#### TASK DIRECTIONS
Repeat the listing in full, exactly as it stands.

################

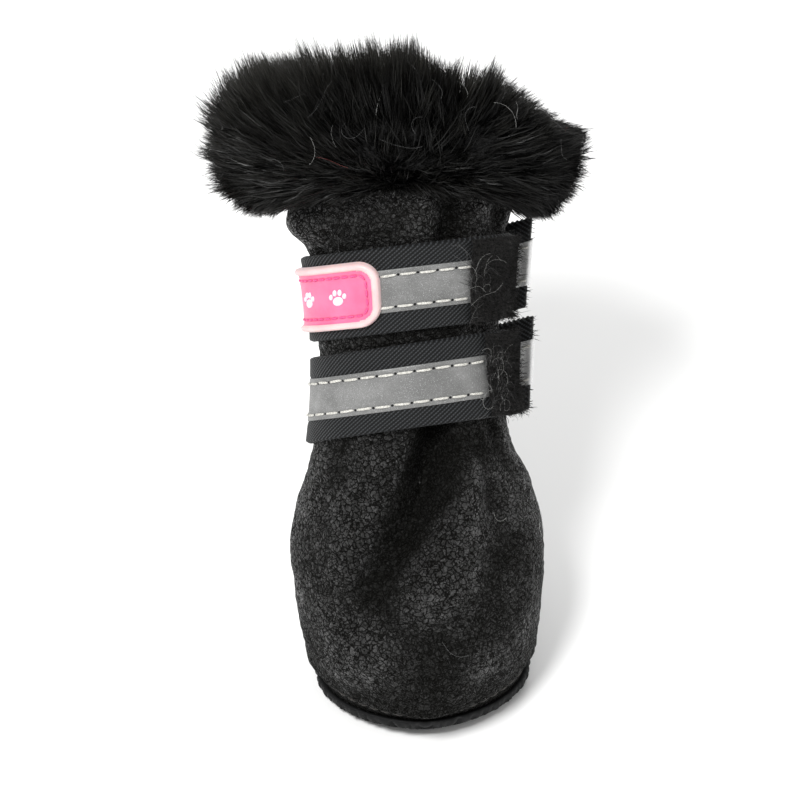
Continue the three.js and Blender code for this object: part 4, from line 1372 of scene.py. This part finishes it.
VIEW_ELEVATION = math.radians(44)
VIEW_ROLL = math.radians(2.5)  # the boot leans to the left
VIEW_FILL = 0.83  # share of the frame's height that the CAD model takes
VIEW_DISTANCE = 1.2
SENSOR = 36.0
LIT = (0, 0.02, 0.06)  # the point that the lights face, in metres
LIGHTS = [
    # name, place, size, watts
    ("key", (-0.4, -0.5, 1.2), 0.45, 17),
    ("fill", (0.9, -0.5, 0.8), 0.9, 1.6),
    ("top", (0.2, 0.8, 1.2), 0.8, 10),
]
SKY = 0.45  # strength of the white surroundings


def camera():
    """A long lens from in front and above, framed on the CAD nodes."""
    back = Vector((0, -math.cos(VIEW_ELEVATION), math.sin(VIEW_ELEVATION)))
    level_up = Vector((0, math.sin(VIEW_ELEVATION), math.cos(VIEW_ELEVATION)))
    right = Vector((1, 0, 0)) * math.cos(VIEW_ROLL) - level_up * math.sin(VIEW_ROLL)
    up = back.cross(right)
    corners = np.array([v.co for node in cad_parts.values() for v in node.data.vertices])
    x, y, depth = (corners @ np.array(axis) for axis in (right, up, back))
    middle = [(values.min() + values.max()) / 2 for values in (x, y, depth)]
    target = right * middle[0] + up * middle[1] + back * middle[2]
    data = bpy.data.cameras.new("camera")
    data.sensor_width = SENSOR
    data.lens = SENSOR * VIEW_DISTANCE * VIEW_FILL / (y.max() - y.min())
    made = link("camera", data)
    axes = Matrix((right, up, back)).transposed()
    made.matrix_world = Matrix.Translation(target + back * VIEW_DISTANCE) @ axes.to_4x4()
    bpy.context.scene.camera = made


def studio():
    world = bpy.data.worlds.new("studio")
    world.use_nodes = True
    background = world.node_tree.nodes["Background"]
    background.inputs["Color"].default_value = (1, 1, 1, 1)
    background.inputs["Strength"].default_value = SKY
    bpy.context.scene.world = world
    for light in LIGHTS:
        area_light(*light)
    bpy.context.scene.view_settings.view_transform = "Standard"


# ---- Assembly -----------------------------------------------------------------------------------
camera()
upper_pieces()
rim_stitches()
sole_piece()
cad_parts["insole"].data.materials.clear()
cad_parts["insole"].data.materials.append(FLEECE)
for number, strap in enumerate((LOWER, UPPER)):
    for build in (binding_piece, tape_piece, stitch_rows, back_stitching, edge_stitches):
        build(strap)
    frayed_end(strap, seed=80 + number)
    loop_pad(strap, seed=90 + number)
    hook_pad(strap, seed=100 + number)
badge_plate(UPPER)
badge_stitches(UPPER)
paw_prints(UPPER)
fur_core()
for layer in FUR_LAYERS:
    fur_hairs(*layer)
lint_pieces()
floor()
studio()
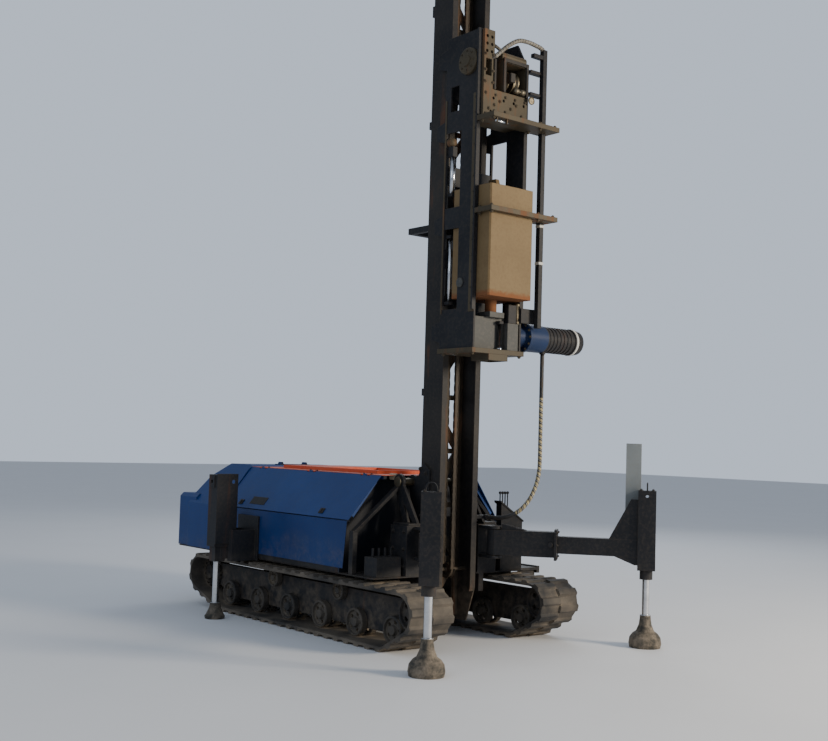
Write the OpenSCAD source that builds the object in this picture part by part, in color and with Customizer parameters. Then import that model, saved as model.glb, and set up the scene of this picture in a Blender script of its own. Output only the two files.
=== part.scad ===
// Tracked pile driver rig, standing on its tracks and four jacks with the mast upright.
// X runs forward to the mast, Y to the machine's left, Z up from the ground.

/* [Tracks] */
// Length of each track over its lugs
track_len = 3940; // [3900:10:4000]
// Half of the machine's width over the tracks
track_half = 1030; // [1025:1:1060]
// Width of each rubber track
track_w = 480; // [450:5:490]
// Height of the track loop over its lugs
track_h = 570; // [565:1:575]
// Thickness of the rubber belt
belt_t = 25; // [18:1:30]
// Height of each lug above the belt
lug_h = 22; // [15:1:26]
// Number of lugs round each track
lug_n = 52; // [44:2:58]
// Radius of each road wheel
wheel_r = 130; // [120:1:133]
// Width of each road wheel
wheel_w = 70; // [55:1:78]
// Number of road wheels along each track
wheel_n = 6; // [4:1:6]
// Radius of the top rollers
roller_r = 90; // [75:1:98]

/* [Hull] */
// Half width of the hull over the side panels
hull_half = 950; // [930:5:970]
// Height of the deck's upper face
deck_z = 612; // [605:1:620]
// Height of the crease between side panel and hatch
crease_z = 1100; // [1080:5:1120]
// Half width of the flat roof
roof_half = 600; // [560:5:640]
// Height of the flat roof's upper face
roof_z = 1530; // [1505:1:1535]
// Thickness of the sheet metal
sheet = 5; // [4:1:8]
// Length of the hood from its rear seam to its front edge
hood_len = 2345; // [2320:5:2345]
// Length of the housing behind the seam
tail_len = 1000; // [960:5:1040]

/* [Mast] */
// Height of the mast's pivot above the ground
pivot_z = 1470; // [1460:5:1480]
// Depth of each mast post
post_d = 280; // [260:5:290]
// Width of the mast over both posts
mast_w = 480; // [460:2:486]
// Width of each post's flange
post_flange = 65; // [55:1:75]
// Wall thickness of the mast posts
post_t = 12; // [9:1:14]
// Height of the mast's foot above the ground
foot_z = 150; // [140:5:200]
// Height of the mast's top cross head
mast_top = 6850; // [6750:10:6950]
// Height of one bay of the lattice
bay_h = 520; // [480:10:560]

/* [Carriage] */
// Height of the carriage's lower plate
car_z = 2730; // [2710:5:2780]
// Height of the middle flange plate
mid_z = 3965; // [3940:5:3990]
// Height of the upper flange plate
top_z = 4825; // [4790:5:4850]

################

#### WRITTEN RESPONSE
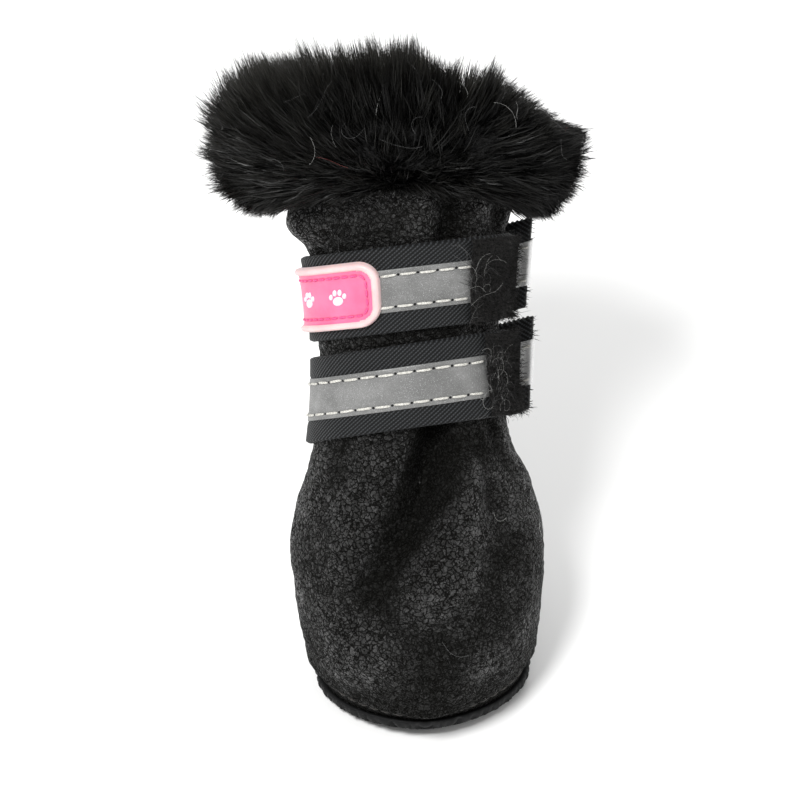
Continue the three.js and Blender code for this object: part 4, from line 1372 of scene.py. This part finishes it.
VIEW_ELEVATION = math.radians(44)
VIEW_ROLL = math.radians(2.5)  # the boot leans to the left
VIEW_FILL = 0.83  # share of the frame's height that the CAD model takes
VIEW_DISTANCE = 1.2
SENSOR = 36.0
LIT = (0, 0.02, 0.06)  # the point that the lights face, in metres
LIGHTS = [
    # name, place, size, watts
    ("key", (-0.4, -0.5, 1.2), 0.45, 17),
    ("fill", (0.9, -0.5, 0.8), 0.9, 1.6),
    ("top", (0.2, 0.8, 1.2), 0.8, 10),
]
SKY = 0.45  # strength of the white surroundings


def camera():
    """A long lens from in front and above, framed on the CAD nodes."""
    back = Vector((0, -math.cos(VIEW_ELEVATION), math.sin(VIEW_ELEVATION)))
    level_up = Vector((0, math.sin(VIEW_ELEVATION), math.cos(VIEW_ELEVATION)))
    right = Vector((1, 0, 0)) * math.cos(VIEW_ROLL) - level_up * math.sin(VIEW_ROLL)
    up = back.cross(right)
    corners = np.array([v.co for node in cad_parts.values() for v in node.data.vertices])
    x, y, depth = (corners @ np.array(axis) for axis in (right, up, back))
    middle = [(values.min() + values.max()) / 2 for values in (x, y, depth)]
    target = right * middle[0] + up * middle[1] + back * middle[2]
    data = bpy.data.cameras.new("camera")
    data.sensor_width = SENSOR
    data.lens = SENSOR * VIEW_DISTANCE * VIEW_FILL / (y.max() - y.min())
    made = link("camera", data)
    axes = Matrix((right, up, back)).transposed()
    made.matrix_world = Matrix.Translation(target + back * VIEW_DISTANCE) @ axes.to_4x4()
    bpy.context.scene.camera = made


def studio():
    world = bpy.data.worlds.new("studio")
    world.use_nodes = True
    background = world.node_tree.nodes["Background"]
    background.inputs["Color"].default_value = (1, 1, 1, 1)
    background.inputs["Strength"].default_value = SKY
    bpy.context.scene.world = world
    for light in LIGHTS:
        area_light(*light)
    bpy.context.scene.view_settings.view_transform = "Standard"


# ---- Assembly -----------------------------------------------------------------------------------
camera()
upper_pieces()
rim_stitches()
sole_piece()
cad_parts["insole"].data.materials.clear()
cad_parts["insole"].data.materials.append(FLEECE)
for number, strap in enumerate((LOWER, UPPER)):
    for build in (binding_piece, tape_piece, stitch_rows, back_stitching, edge_stitches):
        build(strap)
    frayed_end(strap, seed=80 + number)
    loop_pad(strap, seed=90 + number)
    hook_pad(strap, seed=100 + number)
badge_plate(UPPER)
badge_stitches(UPPER)
paw_prints(UPPER)
fur_core()
for layer in FUR_LAYERS:
    fur_hairs(*layer)
lint_pieces()
floor()
studio()
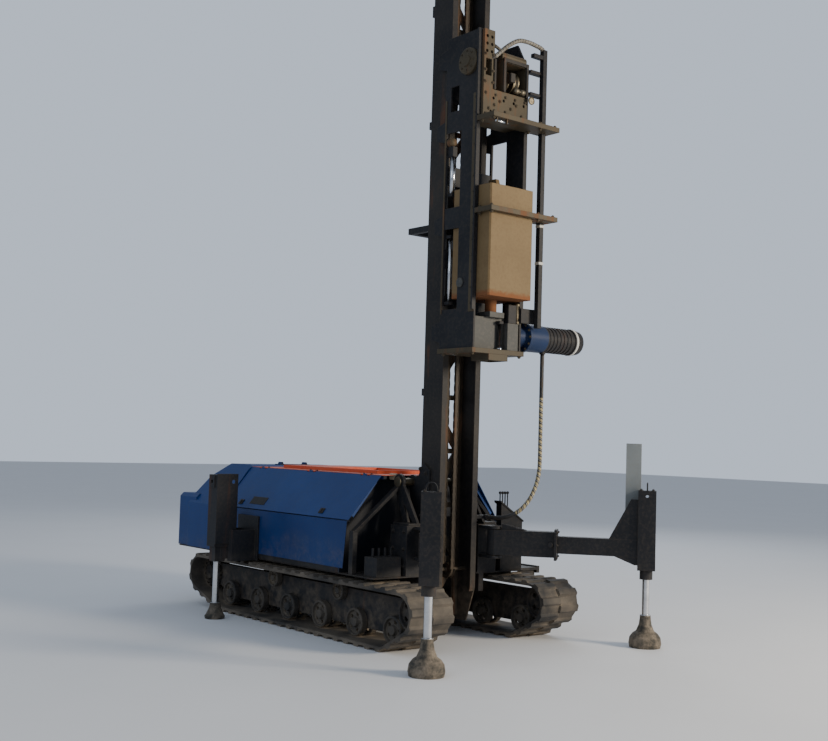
Write the OpenSCAD source that builds the object in this picture part by part, in color and with Customizer parameters. Then import that model, saved as model.glb, and set up the scene of this picture in a Blender script of its own. Output only the two files.
=== part.scad ===
// Tracked pile driver rig, standing on its tracks and four jacks with the mast upright.
// X runs forward to the mast, Y to the machine's left, Z up from the ground.

/* [Tracks] */
// Length of each track over its lugs
track_len = 3940; // [3900:10:4000]
// Half of the machine's width over the tracks
track_half = 1030; // [1025:1:1060]
// Width of each rubber track
track_w = 480; // [450:5:490]
// Height of the track loop over its lugs
track_h = 570; // [565:1:575]
// Thickness of the rubber belt
belt_t = 25; // [18:1:30]
// Height of each lug above the belt
lug_h = 22; // [15:1:26]
// Number of lugs round each track
lug_n = 52; // [44:2:58]
// Radius of each road wheel
wheel_r = 130; // [120:1:133]
// Width of each road wheel
wheel_w = 70; // [55:1:78]
// Number of road wheels along each track
wheel_n = 6; // [4:1:6]
// Radius of the top rollers
roller_r = 90; // [75:1:98]

/* [Hull] */
// Half width of the hull over the side panels
hull_half = 950; // [930:5:970]
// Height of the deck's upper face
deck_z = 612; // [605:1:620]
// Height of the crease between side panel and hatch
crease_z = 1100; // [1080:5:1120]
// Half width of the flat roof
roof_half = 600; // [560:5:640]
// Height of the flat roof's upper face
roof_z = 1530; // [1505:1:1535]
// Thickness of the sheet metal
sheet = 5; // [4:1:8]
// Length of the hood from its rear seam to its front edge
hood_len = 2345; // [2320:5:2345]
// Length of the housing behind the seam
tail_len = 1000; // [960:5:1040]

/* [Mast] */
// Height of the mast's pivot above the ground
pivot_z = 1470; // [1460:5:1480]
// Depth of each mast post
post_d = 280; // [260:5:290]
// Width of the mast over both posts
mast_w = 480; // [460:2:486]
// Width of each post's flange
post_flange = 65; // [55:1:75]
// Wall thickness of the mast posts
post_t = 12; // [9:1:14]
// Height of the mast's foot above the ground
foot_z = 150; // [140:5:200]
// Height of the mast's top cross head
mast_top = 6850; // [6750:10:6950]
// Height of one bay of the lattice
bay_h = 520; // [480:10:560]

/* [Carriage] */
// Height of the carriage's lower plate
car_z = 2730; // [2710:5:2780]
// Height of the middle flange plate
mid_z = 3965; // [3940:5:3990]
// Height of the upper flange plate
top_z = 4825; // [4790:5:4850]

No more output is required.